» **PROBLEM TO SOLVE**
Quote verbatim every line from the line containing "for name, shape" to the line containing "record = json.load(file)", inclusive of both, and no other line.

== DATASET SECTION

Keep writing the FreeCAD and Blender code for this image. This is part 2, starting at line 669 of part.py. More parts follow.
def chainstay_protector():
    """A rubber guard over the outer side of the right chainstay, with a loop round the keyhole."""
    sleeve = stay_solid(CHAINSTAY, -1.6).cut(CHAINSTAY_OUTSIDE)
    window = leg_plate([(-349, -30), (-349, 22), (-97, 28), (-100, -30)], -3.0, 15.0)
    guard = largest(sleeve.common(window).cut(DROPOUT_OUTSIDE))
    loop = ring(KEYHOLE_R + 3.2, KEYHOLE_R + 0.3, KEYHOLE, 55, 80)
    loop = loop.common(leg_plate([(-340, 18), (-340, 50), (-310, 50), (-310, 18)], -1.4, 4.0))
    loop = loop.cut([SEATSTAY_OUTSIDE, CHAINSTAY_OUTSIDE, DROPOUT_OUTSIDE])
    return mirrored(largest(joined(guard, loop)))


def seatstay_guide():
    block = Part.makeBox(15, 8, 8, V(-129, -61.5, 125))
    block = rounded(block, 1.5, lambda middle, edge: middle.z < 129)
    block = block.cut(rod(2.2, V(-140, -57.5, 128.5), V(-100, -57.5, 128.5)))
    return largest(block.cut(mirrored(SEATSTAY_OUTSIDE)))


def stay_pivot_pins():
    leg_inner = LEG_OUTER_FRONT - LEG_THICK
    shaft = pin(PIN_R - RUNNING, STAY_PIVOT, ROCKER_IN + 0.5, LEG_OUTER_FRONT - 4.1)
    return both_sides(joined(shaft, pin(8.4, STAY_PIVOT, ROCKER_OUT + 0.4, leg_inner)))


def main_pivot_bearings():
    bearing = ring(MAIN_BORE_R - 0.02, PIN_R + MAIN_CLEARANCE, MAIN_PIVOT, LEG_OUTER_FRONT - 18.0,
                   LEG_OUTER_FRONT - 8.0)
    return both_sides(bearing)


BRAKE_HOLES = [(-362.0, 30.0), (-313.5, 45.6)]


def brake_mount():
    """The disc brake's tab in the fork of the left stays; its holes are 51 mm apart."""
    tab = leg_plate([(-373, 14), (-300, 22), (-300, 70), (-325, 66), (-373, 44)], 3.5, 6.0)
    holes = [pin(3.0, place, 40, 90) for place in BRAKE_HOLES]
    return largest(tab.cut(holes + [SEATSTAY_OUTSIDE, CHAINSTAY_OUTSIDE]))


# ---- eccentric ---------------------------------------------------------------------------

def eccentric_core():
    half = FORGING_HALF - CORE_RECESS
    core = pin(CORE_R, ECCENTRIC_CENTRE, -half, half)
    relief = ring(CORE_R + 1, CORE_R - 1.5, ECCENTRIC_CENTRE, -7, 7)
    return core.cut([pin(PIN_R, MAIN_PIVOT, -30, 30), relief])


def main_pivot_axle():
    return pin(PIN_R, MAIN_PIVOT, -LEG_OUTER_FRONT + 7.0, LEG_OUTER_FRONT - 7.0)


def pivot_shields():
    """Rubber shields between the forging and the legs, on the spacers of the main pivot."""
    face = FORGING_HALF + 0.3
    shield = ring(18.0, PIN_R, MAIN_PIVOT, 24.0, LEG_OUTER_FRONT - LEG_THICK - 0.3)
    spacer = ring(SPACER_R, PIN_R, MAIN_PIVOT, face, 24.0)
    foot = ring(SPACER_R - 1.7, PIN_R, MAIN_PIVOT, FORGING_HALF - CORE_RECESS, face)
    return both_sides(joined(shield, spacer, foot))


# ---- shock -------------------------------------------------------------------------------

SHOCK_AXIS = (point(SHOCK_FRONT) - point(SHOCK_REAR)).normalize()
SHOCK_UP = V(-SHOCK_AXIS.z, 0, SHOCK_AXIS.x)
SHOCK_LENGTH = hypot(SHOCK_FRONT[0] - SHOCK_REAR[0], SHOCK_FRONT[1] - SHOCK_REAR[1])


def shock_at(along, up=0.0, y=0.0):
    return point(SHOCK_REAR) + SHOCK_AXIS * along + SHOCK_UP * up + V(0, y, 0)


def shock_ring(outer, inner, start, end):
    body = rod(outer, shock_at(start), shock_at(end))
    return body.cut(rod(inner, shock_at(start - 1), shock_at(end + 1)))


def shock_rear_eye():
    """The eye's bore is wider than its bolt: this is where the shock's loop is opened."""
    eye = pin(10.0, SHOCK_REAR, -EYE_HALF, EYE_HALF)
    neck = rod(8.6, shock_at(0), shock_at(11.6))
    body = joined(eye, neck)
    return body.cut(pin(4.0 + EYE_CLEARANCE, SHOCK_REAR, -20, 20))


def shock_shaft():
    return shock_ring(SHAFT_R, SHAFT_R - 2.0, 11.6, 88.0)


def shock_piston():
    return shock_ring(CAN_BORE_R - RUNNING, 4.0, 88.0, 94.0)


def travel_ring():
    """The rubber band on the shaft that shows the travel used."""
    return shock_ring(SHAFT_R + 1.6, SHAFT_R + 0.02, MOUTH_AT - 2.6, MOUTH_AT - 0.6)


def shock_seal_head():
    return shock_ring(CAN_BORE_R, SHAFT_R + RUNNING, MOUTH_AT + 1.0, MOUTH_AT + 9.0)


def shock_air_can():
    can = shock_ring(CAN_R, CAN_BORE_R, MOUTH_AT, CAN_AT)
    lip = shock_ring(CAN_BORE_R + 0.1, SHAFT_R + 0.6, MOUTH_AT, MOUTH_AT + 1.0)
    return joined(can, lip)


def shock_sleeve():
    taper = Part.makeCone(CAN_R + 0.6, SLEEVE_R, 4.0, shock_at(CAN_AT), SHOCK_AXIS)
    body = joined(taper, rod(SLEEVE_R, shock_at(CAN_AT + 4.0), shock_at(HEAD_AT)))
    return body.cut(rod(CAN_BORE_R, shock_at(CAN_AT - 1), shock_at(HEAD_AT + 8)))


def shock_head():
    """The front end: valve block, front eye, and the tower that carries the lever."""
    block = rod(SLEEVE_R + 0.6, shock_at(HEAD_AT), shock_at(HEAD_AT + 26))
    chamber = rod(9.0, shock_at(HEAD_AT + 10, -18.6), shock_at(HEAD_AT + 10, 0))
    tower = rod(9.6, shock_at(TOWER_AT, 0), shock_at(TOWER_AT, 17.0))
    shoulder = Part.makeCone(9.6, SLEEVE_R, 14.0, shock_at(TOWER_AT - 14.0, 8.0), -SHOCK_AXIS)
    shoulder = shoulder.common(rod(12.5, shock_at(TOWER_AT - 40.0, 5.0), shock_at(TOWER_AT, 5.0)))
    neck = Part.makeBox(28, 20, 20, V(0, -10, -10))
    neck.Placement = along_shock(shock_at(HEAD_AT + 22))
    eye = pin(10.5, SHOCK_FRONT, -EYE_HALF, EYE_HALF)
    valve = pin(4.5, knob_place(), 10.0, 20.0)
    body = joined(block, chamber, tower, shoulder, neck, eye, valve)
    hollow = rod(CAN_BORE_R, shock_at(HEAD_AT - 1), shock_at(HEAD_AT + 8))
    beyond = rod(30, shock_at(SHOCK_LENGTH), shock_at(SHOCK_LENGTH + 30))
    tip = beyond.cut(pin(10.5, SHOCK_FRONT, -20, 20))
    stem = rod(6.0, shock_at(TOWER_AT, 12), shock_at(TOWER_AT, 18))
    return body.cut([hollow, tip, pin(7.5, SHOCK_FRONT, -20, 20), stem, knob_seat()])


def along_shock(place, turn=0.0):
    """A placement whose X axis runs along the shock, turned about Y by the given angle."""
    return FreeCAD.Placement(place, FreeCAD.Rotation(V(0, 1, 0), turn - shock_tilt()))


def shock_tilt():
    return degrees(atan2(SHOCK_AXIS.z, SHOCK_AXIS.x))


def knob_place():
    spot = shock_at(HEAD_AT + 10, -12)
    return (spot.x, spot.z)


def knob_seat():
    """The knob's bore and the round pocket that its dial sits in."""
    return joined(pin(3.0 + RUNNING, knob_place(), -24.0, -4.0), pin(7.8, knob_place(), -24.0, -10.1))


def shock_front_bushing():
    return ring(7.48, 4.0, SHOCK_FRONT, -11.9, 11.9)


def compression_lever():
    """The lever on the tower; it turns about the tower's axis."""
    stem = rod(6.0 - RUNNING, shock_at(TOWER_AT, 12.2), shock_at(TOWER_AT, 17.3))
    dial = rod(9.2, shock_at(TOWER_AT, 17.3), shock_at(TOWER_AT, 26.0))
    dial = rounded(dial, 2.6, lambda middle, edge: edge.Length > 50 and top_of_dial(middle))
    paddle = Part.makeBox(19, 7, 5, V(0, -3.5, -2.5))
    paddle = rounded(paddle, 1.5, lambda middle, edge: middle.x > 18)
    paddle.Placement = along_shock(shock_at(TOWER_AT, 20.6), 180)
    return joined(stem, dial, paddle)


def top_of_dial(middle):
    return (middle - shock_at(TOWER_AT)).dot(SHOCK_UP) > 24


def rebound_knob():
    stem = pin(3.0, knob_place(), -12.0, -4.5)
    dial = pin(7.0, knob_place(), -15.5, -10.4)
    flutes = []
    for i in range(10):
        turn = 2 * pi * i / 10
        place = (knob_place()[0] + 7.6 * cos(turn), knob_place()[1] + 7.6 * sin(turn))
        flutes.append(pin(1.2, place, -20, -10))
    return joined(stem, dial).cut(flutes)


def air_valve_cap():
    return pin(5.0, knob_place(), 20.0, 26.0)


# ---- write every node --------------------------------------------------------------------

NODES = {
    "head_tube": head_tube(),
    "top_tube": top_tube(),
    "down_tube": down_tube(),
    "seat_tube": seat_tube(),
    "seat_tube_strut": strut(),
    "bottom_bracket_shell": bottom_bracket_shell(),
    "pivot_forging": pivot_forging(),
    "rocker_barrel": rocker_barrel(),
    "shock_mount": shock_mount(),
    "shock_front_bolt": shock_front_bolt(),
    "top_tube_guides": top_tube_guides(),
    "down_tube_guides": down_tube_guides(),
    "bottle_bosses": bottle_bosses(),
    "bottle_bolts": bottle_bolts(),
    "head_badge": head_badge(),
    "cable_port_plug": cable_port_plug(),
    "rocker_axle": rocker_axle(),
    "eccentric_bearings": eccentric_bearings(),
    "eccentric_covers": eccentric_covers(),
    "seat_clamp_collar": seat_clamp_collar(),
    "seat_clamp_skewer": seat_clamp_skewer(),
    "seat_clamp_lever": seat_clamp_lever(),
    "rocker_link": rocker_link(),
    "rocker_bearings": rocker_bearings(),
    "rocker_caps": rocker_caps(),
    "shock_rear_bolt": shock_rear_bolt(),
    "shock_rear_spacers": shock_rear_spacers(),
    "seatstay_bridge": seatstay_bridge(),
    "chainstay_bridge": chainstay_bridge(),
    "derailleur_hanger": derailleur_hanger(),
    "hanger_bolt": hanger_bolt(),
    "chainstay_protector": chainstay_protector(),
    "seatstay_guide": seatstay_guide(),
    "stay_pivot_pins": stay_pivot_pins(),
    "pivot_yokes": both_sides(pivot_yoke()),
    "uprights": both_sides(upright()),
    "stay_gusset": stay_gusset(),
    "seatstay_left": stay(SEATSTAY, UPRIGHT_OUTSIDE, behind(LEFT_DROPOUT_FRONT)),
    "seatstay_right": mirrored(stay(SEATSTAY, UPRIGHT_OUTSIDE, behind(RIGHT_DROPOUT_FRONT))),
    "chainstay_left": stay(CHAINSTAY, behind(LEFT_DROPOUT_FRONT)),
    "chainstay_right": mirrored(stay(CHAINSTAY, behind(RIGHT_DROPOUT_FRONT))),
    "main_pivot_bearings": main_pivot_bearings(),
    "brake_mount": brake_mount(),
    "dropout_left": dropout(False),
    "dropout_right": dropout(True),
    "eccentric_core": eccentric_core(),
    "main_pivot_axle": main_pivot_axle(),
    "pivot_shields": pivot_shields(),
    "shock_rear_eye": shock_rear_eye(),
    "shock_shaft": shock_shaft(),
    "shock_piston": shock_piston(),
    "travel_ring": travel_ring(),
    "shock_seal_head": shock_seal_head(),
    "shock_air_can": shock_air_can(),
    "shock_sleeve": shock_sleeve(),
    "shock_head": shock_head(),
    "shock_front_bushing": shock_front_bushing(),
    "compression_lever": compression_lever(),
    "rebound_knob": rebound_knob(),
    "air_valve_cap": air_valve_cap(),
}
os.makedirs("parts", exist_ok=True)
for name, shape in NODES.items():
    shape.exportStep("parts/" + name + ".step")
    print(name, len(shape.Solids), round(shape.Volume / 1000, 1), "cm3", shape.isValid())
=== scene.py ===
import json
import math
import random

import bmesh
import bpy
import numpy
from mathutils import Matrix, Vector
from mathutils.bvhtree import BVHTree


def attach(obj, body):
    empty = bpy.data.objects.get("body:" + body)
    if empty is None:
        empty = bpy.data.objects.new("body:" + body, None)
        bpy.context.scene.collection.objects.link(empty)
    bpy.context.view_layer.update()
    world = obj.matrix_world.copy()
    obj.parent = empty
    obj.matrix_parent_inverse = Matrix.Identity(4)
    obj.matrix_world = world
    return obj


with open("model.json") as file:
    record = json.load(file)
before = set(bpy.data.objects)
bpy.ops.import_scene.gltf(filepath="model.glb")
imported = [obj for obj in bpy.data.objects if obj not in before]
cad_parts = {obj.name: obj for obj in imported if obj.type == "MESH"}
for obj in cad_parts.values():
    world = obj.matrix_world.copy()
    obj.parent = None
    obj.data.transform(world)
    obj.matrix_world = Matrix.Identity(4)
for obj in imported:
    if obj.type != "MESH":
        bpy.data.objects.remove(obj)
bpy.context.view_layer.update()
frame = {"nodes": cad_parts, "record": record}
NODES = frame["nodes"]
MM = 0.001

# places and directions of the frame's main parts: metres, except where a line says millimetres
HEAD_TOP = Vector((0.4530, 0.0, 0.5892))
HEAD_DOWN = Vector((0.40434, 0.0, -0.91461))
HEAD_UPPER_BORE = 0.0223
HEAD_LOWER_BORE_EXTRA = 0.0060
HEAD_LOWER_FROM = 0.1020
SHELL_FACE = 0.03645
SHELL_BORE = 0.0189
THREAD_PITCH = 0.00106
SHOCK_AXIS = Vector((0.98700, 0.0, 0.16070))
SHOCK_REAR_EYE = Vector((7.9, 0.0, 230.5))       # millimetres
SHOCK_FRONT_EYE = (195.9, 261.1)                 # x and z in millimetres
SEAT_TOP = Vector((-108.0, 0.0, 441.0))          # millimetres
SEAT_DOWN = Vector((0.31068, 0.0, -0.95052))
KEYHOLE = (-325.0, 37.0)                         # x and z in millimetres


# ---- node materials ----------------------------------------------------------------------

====

» **THE OUTPUT**
for name, shape in NODES.items():
    shape.exportStep("parts/" + name + ".step")
    print(name, len(shape.Solids), round(shape.Volume / 1000, 1), "cm3", shape.isValid())
=== scene.py ===
import json
import math
import random

import bmesh
import bpy
import numpy
from mathutils import Matrix, Vector
from mathutils.bvhtree import BVHTree


def attach(obj, body):
    empty = bpy.data.objects.get("body:" + body)
    if empty is None:
        empty = bpy.data.objects.new("body:" + body, None)
        bpy.context.scene.collection.objects.link(empty)
    bpy.context.view_layer.update()
    world = obj.matrix_world.copy()
    obj.parent = empty
    obj.matrix_parent_inverse = Matrix.Identity(4)
    obj.matrix_world = world
    return obj


with open("model.json") as file:
    record = json.load(file)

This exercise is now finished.